▸ DATASET RECORDS:
____________
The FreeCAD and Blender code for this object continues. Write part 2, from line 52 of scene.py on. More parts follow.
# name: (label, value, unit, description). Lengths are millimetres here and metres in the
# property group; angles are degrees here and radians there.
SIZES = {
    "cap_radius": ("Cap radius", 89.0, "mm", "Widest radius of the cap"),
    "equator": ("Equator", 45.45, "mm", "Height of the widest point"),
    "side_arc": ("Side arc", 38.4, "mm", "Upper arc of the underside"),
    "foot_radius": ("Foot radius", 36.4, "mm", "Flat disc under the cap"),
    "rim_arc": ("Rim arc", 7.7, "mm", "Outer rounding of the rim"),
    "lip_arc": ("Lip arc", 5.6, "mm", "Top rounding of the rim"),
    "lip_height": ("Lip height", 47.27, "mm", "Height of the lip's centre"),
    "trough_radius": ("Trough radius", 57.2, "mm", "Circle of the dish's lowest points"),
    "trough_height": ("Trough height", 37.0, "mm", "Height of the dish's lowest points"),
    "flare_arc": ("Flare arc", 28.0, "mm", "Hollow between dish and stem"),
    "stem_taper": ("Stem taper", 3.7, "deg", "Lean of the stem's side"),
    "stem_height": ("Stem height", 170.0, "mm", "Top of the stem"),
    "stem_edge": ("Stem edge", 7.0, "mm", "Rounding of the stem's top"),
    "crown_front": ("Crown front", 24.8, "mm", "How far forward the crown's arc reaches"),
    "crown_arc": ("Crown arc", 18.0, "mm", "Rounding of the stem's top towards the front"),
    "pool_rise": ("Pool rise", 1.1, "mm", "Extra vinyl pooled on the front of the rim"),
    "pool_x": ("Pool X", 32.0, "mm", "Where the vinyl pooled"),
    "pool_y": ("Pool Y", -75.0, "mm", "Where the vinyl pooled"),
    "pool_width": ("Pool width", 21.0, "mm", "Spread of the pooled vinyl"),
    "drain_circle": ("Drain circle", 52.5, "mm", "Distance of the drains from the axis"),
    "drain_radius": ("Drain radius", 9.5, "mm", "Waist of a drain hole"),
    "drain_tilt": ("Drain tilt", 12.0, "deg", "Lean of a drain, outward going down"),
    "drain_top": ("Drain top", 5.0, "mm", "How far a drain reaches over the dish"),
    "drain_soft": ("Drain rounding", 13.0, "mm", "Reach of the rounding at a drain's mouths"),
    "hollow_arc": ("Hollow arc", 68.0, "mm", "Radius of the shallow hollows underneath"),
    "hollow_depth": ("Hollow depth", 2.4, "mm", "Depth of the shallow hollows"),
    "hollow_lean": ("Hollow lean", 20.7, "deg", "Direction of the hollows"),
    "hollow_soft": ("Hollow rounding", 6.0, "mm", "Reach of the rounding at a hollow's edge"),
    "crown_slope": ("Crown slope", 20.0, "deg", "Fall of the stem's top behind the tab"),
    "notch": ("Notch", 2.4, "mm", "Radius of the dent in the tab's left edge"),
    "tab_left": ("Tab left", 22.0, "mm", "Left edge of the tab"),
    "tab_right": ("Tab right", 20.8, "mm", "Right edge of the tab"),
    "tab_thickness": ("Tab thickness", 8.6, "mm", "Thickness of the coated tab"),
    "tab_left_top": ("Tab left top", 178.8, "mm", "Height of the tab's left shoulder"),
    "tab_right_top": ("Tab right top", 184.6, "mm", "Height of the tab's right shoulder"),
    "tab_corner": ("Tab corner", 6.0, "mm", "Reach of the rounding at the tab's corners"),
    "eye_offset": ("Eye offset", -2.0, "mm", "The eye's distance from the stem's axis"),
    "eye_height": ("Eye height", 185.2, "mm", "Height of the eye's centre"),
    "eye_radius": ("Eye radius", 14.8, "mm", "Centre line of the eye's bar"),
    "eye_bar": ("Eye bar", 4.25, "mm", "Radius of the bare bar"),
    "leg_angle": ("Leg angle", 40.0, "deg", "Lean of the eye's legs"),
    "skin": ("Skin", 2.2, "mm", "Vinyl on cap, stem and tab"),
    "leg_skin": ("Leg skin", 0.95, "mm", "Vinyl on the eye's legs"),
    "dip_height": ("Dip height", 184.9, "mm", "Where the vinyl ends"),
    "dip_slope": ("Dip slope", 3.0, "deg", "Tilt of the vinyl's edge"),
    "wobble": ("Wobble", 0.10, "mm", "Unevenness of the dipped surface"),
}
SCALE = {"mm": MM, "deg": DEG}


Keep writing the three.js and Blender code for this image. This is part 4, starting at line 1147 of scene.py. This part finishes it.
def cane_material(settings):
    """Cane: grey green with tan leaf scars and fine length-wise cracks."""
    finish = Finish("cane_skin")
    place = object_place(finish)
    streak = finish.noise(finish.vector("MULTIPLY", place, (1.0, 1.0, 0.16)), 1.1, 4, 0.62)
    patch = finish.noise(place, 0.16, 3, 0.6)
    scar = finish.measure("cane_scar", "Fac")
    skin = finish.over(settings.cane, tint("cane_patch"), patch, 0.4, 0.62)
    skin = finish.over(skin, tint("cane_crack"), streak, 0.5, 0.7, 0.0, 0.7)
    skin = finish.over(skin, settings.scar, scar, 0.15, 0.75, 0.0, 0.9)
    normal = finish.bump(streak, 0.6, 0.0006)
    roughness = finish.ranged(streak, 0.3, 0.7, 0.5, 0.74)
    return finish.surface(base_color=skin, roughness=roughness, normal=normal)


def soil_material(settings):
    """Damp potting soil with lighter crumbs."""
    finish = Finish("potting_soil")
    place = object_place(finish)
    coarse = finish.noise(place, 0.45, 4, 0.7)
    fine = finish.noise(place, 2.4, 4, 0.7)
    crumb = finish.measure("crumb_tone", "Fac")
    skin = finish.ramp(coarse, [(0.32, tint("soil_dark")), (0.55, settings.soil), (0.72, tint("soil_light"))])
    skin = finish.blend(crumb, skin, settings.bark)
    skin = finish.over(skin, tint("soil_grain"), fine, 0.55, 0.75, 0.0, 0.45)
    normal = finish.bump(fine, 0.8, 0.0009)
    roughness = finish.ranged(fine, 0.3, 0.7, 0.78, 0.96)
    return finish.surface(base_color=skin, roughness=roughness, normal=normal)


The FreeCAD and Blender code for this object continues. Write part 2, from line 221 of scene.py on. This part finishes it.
____________
▸ TASK DESCRIPTION: Every entry above needs to be quoted exactly.

▸ COMPLETE RESPONSE:
The FreeCAD and Blender code for this object continues. Write part 2, from line 52 of scene.py on. More parts follow.
# name: (label, value, unit, description). Lengths are millimetres here and metres in the
# property group; angles are degrees here and radians there.
SIZES = {
    "cap_radius": ("Cap radius", 89.0, "mm", "Widest radius of the cap"),
    "equator": ("Equator", 45.45, "mm", "Height of the widest point"),
    "side_arc": ("Side arc", 38.4, "mm", "Upper arc of the underside"),
    "foot_radius": ("Foot radius", 36.4, "mm", "Flat disc under the cap"),
    "rim_arc": ("Rim arc", 7.7, "mm", "Outer rounding of the rim"),
    "lip_arc": ("Lip arc", 5.6, "mm", "Top rounding of the rim"),
    "lip_height": ("Lip height", 47.27, "mm", "Height of the lip's centre"),
    "trough_radius": ("Trough radius", 57.2, "mm", "Circle of the dish's lowest points"),
    "trough_height": ("Trough height", 37.0, "mm", "Height of the dish's lowest points"),
    "flare_arc": ("Flare arc", 28.0, "mm", "Hollow between dish and stem"),
    "stem_taper": ("Stem taper", 3.7, "deg", "Lean of the stem's side"),
    "stem_height": ("Stem height", 170.0, "mm", "Top of the stem"),
    "stem_edge": ("Stem edge", 7.0, "mm", "Rounding of the stem's top"),
    "crown_front": ("Crown front", 24.8, "mm", "How far forward the crown's arc reaches"),
    "crown_arc": ("Crown arc", 18.0, "mm", "Rounding of the stem's top towards the front"),
    "pool_rise": ("Pool rise", 1.1, "mm", "Extra vinyl pooled on the front of the rim"),
    "pool_x": ("Pool X", 32.0, "mm", "Where the vinyl pooled"),
    "pool_y": ("Pool Y", -75.0, "mm", "Where the vinyl pooled"),
    "pool_width": ("Pool width", 21.0, "mm", "Spread of the pooled vinyl"),
    "drain_circle": ("Drain circle", 52.5, "mm", "Distance of the drains from the axis"),
    "drain_radius": ("Drain radius", 9.5, "mm", "Waist of a drain hole"),
    "drain_tilt": ("Drain tilt", 12.0, "deg", "Lean of a drain, outward going down"),
    "drain_top": ("Drain top", 5.0, "mm", "How far a drain reaches over the dish"),
    "drain_soft": ("Drain rounding", 13.0, "mm", "Reach of the rounding at a drain's mouths"),
    "hollow_arc": ("Hollow arc", 68.0, "mm", "Radius of the shallow hollows underneath"),
    "hollow_depth": ("Hollow depth", 2.4, "mm", "Depth of the shallow hollows"),
    "hollow_lean": ("Hollow lean", 20.7, "deg", "Direction of the hollows"),
    "hollow_soft": ("Hollow rounding", 6.0, "mm", "Reach of the rounding at a hollow's edge"),
    "crown_slope": ("Crown slope", 20.0, "deg", "Fall of the stem's top behind the tab"),
    "notch": ("Notch", 2.4, "mm", "Radius of the dent in the tab's left edge"),
    "tab_left": ("Tab left", 22.0, "mm", "Left edge of the tab"),
    "tab_right": ("Tab right", 20.8, "mm", "Right edge of the tab"),
    "tab_thickness": ("Tab thickness", 8.6, "mm", "Thickness of the coated tab"),
    "tab_left_top": ("Tab left top", 178.8, "mm", "Height of the tab's left shoulder"),
    "tab_right_top": ("Tab right top", 184.6, "mm", "Height of the tab's right shoulder"),
    "tab_corner": ("Tab corner", 6.0, "mm", "Reach of the rounding at the tab's corners"),
    "eye_offset": ("Eye offset", -2.0, "mm", "The eye's distance from the stem's axis"),
    "eye_height": ("Eye height", 185.2, "mm", "Height of the eye's centre"),
    "eye_radius": ("Eye radius", 14.8, "mm", "Centre line of the eye's bar"),
    "eye_bar": ("Eye bar", 4.25, "mm", "Radius of the bare bar"),
    "leg_angle": ("Leg angle", 40.0, "deg", "Lean of the eye's legs"),
    "skin": ("Skin", 2.2, "mm", "Vinyl on cap, stem and tab"),
    "leg_skin": ("Leg skin", 0.95, "mm", "Vinyl on the eye's legs"),
    "dip_height": ("Dip height", 184.9, "mm", "Where the vinyl ends"),
    "dip_slope": ("Dip slope", 3.0, "deg", "Tilt of the vinyl's edge"),
    "wobble": ("Wobble", 0.10, "mm", "Unevenness of the dipped surface"),
}
SCALE = {"mm": MM, "deg": DEG}


Keep writing the three.js and Blender code for this image. This is part 4, starting at line 1147 of scene.py. This part finishes it.
def cane_material(settings):
    """Cane: grey green with tan leaf scars and fine length-wise cracks."""
    finish = Finish("cane_skin")
    place = object_place(finish)
    streak = finish.noise(finish.vector("MULTIPLY", place, (1.0, 1.0, 0.16)), 1.1, 4, 0.62)
    patch = finish.noise(place, 0.16, 3, 0.6)
    scar = finish.measure("cane_scar", "Fac")
    skin = finish.over(settings.cane, tint("cane_patch"), patch, 0.4, 0.62)
    skin = finish.over(skin, tint("cane_crack"), streak, 0.5, 0.7, 0.0, 0.7)
    skin = finish.over(skin, settings.scar, scar, 0.15, 0.75, 0.0, 0.9)
    normal = finish.bump(streak, 0.6, 0.0006)
    roughness = finish.ranged(streak, 0.3, 0.7, 0.5, 0.74)
    return finish.surface(base_color=skin, roughness=roughness, normal=normal)


def soil_material(settings):
    """Damp potting soil with lighter crumbs."""
    finish = Finish("potting_soil")
    place = object_place(finish)
    coarse = finish.noise(place, 0.45, 4, 0.7)
    fine = finish.noise(place, 2.4, 4, 0.7)
    crumb = finish.measure("crumb_tone", "Fac")
    skin = finish.ramp(coarse, [(0.32, tint("soil_dark")), (0.55, settings.soil), (0.72, tint("soil_light"))])
    skin = finish.blend(crumb, skin, settings.bark)
    skin = finish.over(skin, tint("soil_grain"), fine, 0.55, 0.75, 0.0, 0.45)
    normal = finish.bump(fine, 0.8, 0.0009)
    roughness = finish.ranged(fine, 0.3, 0.7, 0.78, 0.96)
    return finish.surface(base_color=skin, roughness=roughness, normal=normal)


The FreeCAD and Blender code for this object continues. Write part 2, from line 221 of scene.py on. This part finishes it.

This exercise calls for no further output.